GSOC 2015 Aspirant for Improving SMB3 protocol improvements

Saket Sinha saket.sinha89 at
Mon Mar 23 04:53:04 MDT 2015

Hi Steve,

This is regarding the project implementing Directory oplocks in linux
samba client.

In mainline linux kernel, we have oplocks already implemented for file
operations. Following oplocks are present for files -


> 2) Directory oplocks:
> Advantage: will reduce network load a lot in some workloads, and improve performance as well.  Works with recent Windows servers (Windows 2012 and later e.g.)
> Disadvantage: Samba does not support it yet (although this might help drive changes to the Server and Linux VFS eventually, if we have client support).

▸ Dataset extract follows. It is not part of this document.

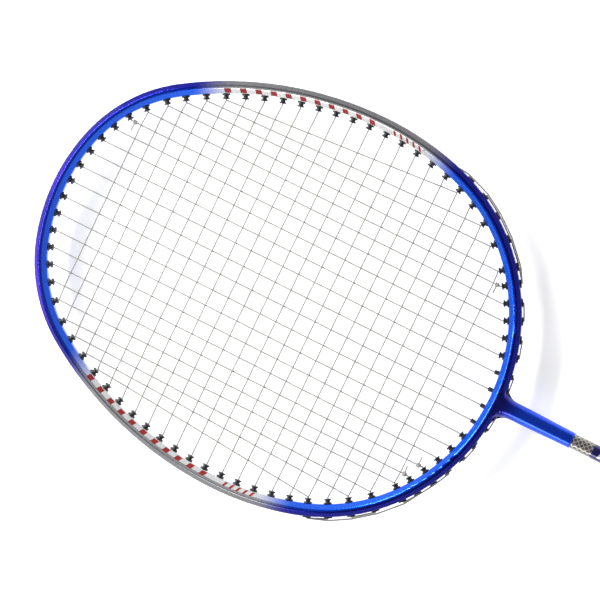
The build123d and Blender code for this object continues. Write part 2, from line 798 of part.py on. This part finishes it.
# ================================================================ the nodes
def grommet_nodes():
    """Grommets in the runs that a stringer names them by."""
    shoulder, corner = main_tips[throat_sharing_main - 1], main_throats[half_mains - 1]
    throat = main_throats[throat_barrel_mains]
    both = (1, -1)
    return {
        "grommets_tip": grommet_group(both, 0, shoulder + 1e-6),
        "grommets_right": grommet_group((1,), shoulder + 1e-6, corner - 1e-6),
        "grommets_left": grommet_group((-1,), shoulder + 1e-6, corner - 1e-6),
        "grommets_lower_right": grommet_group((1,), corner - 1e-6, throat + 1e-6),
        "grommets_lower_left": grommet_group((-1,), corner - 1e-6, throat + 1e-6),
        "grommets_throat": grommet_group(both, throat + 1e-6, 180),
    }


def nodes():
    """Every node's solids by name."""
    emblem = along_shaft(0, emblem_thickness, emblem_diameter / 2)
    pieces = {
        "head_frame": [head_frame()],
        "t_joint": [t_joint()],
        "throat_cone": [throat_cone()],
        "shaft": [shaft()],
        "cone_cap": [cone_cap()],
        "handle_core": [handle_core()],
        "grip_wrap": [grip_wrap()],
        "finishing_tape": [finishing_tape()],
        "butt_cap": [butt_cap()],
        "butt_emblem": [emblem],
        "butt_staples": [staple(1, 0), staple(-1, 0)],
        "main_string": [main_string()],
        "cross_string": [cross_string()],
    }
    pieces.update(grommet_nodes())
    return pieces


os.makedirs("parts", exist_ok=True)
for name, shapes in nodes().items():
    solids = [solid for shape in shapes for solid in shape.solids()]
    shape = solids[0] if len(solids) == 1 else Compound(children=solids)
    export_step(shape, f"parts/{name}.step")
    print(name, len(solids), round(sum(solid.volume for solid in solids), 1))
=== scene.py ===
"""Looks for the badminton racket: paint, strings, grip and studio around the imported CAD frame.

Metres. The racket lies along +Y with its butt at the origin, and +Z faces the camera.
"""

from math import cos, pi, radians, sin, sqrt

import bmesh
import bpy
from mathutils import Matrix, Vector


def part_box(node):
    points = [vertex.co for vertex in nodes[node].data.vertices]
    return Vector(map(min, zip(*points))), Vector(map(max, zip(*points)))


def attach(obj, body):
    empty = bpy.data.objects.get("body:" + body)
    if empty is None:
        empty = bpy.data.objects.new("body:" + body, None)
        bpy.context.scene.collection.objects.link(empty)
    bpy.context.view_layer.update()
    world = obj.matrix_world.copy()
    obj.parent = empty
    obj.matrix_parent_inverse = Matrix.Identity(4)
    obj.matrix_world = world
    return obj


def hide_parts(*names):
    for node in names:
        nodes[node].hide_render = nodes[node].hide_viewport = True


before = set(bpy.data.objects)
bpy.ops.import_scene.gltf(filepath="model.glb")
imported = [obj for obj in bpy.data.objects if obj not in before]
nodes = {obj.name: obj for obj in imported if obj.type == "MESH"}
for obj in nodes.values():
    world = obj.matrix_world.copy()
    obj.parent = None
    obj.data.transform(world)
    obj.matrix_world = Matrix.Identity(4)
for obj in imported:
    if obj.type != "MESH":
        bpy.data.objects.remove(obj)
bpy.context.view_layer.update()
MM = 0.001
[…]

 Locking scheme used for directory operations is based on two kinds of
locks - per-inode (->i_mutex) and per-filesystem

 When taking the i_mutex on multiple non-directory objects, we always
acquire the locks in order by increasing address.  We'll call  that
"inode pointer" order in the following.

  For our purposes all operations fall in 5 classes:

1) read access.  Locking rules: caller locks directory we are accessing.

2) object creation.  Locking rules: same as above.

3) object removal.  Locking rules: caller locks parent -> finds victim
->  locks victim and calls the method.

4) rename() that is _not_ cross-directory.
Locking rules: caller locks the parent and finds source and target.
If target already exists, lock it.  If source is a non-directory, lock
it.  If that means we need to
lock both, lock them in inode pointer order.

5) link creation.
Locking rules: lock parent -> check that source is not a directory ->
lock source -> call the method.

6) cross-directory rename.  The trickiest in the whole bunch.
 Locking  rules:  lock the filesystem -> lock parents in "ancestors
first" order -> find source and target ->  if old parent is equal to
or is a descendent of target fail with -ENOTEMPTY -> if new parent is
equal to or is a descendent of source fail with -ELOOP -> If target
exists, lock it.  If source is a non-directory, lock it.  In case that
means we need to lock both source and target, do so in inode pointer
order -> call the method.

So here  we  would be attempting to implement all of these directory
operations, by the same oplocks that we use for file operations.

I would request you to let me know whether my understanding is correct
and which task to choose to get started.